A classic "family photo" moment from SGC at Whistler
It's family photo time! Everyone look at the camera and say "poutine".

The coach was Kyle Norbraten on Thursday, and the weather classic “BC summer”. The West Coast is famous for its rain, and during the whole day – from riding the gondola to blitzing down Una Moss to Freight Train the whole mountain was decked in fog and a light rain. But from Wyatt’s perspective, this was perfect.

On the final day, Wyatt’s coach was Graham Aggasiz and the group tended to stick mostly to Dirt Merchant. For Aggy, it was time to put the kids to the test. This meant enforcing a couple of casual rules: every time you either did a pedal stroke, you had to do a push-up. If you cased a jump – you had to 10 push-ups. “Dirt Merchant to A-Line. No pedals or no stops? A-Line? Yeah, it was interesting,” Wyatt said. “In total, I only had to twenty push-ups, but there were some other kids there who had to do thirty after every lap”. But because it was the last day, Aggy wanted to make sure the kids got the full Whistler Experience, and that meant knocking off as many different runs as possible, including Fatcrobat, In Deep, Original Sin, Schleyer, Whistler Downhill, and more of Fade To Black.

Of course, the SGC – and their coaches – couldn’t hold these kinds of camps without a lot of support from their sponsors and from local community, so at the end of the week Wyatt and the other riders also got entered into a raffle which featured a ton of donated swag. Some of the prizes were a dirt jump fork, bluetooth portable speaker, energy bars, bike cleaning products, a new brakeset, water bottles, and other items.

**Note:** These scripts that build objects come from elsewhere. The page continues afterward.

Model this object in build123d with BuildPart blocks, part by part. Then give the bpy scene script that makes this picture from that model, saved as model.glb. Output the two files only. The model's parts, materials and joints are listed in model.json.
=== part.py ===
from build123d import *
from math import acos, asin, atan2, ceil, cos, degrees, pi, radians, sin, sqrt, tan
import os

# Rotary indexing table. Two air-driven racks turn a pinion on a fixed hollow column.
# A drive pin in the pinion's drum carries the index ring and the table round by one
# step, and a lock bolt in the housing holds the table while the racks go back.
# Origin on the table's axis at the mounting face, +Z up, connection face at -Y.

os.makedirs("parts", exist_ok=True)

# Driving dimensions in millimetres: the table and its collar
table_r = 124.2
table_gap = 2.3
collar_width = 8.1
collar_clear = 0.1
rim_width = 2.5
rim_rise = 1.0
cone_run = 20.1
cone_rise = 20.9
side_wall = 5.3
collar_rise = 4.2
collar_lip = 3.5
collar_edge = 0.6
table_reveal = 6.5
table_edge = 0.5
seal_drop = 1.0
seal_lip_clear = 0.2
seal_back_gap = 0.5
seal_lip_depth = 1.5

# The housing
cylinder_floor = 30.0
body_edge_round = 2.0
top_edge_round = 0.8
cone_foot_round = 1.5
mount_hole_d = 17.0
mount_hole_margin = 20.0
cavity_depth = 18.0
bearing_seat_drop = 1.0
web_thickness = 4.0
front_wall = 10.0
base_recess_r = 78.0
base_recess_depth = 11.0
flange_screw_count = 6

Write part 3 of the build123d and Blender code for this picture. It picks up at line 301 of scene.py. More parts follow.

When asked if he’d suggest the SGC to other kids his age with an interest in downhill or mountain biking he practically beams. “If there’s any worries you have about it, just realize that you’re just biking with people who will give you tips and know how to coach you. You’ll do good and have the time of your life no matter what group you’re in,” he says assuredly.

Can Summer Gravity Camps be challenging? Yes. Is it exciting to learn new skills with the best mountain bikers? Yes. But is it worth it? “Absolutely. You’ll want to come back year-after-year.” Wyatt replies.